Variable Tree Algorithms and the Efficient Discovery of Spatial Associations and Structure

Jeremy Kubica

Finding sets of points that conform to an underlying spatial model is a conceptual simple, but potentially expensive, task. In this talk I consider the computational issues inherent in extracting structure from large, noisy data sets. I discuss how a trade-off exists between traditional search algorithms based on spatial data structures and more recent multiple tree algorithms, leaving both approaches with potential drawbacks. I describe a new type of tree-based search algorithm that uses a dynamic, variable number of tree nodes to adapt to both structure in the data and search state itself.
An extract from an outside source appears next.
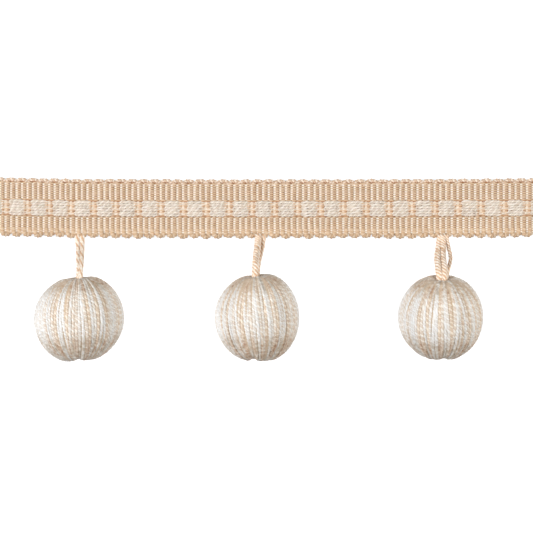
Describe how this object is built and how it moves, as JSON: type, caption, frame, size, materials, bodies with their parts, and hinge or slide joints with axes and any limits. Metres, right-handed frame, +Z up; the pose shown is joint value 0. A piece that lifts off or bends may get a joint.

I show that this new approach addresses potential drawbacks in both the constructive and multiple tree approaches. Further, I show that this algorithm leads to significant benefits on a variety of problem domains. While the problem of finding spatial structure arises in a wide range of domains, the primary motivating problem throughout this talk is the task of efficiently linking faint asteroid detections. Here the goal is to link together individual point observations in order to find and extract new asteroid trajectories in the data. Future astronomical surveys will provide a wealth of observational data to this end, greatly increasing both the ability to find new objects and the scale of the problem. Thus efficient algorithms are vital to effectively handle the massive amount of data that is expected.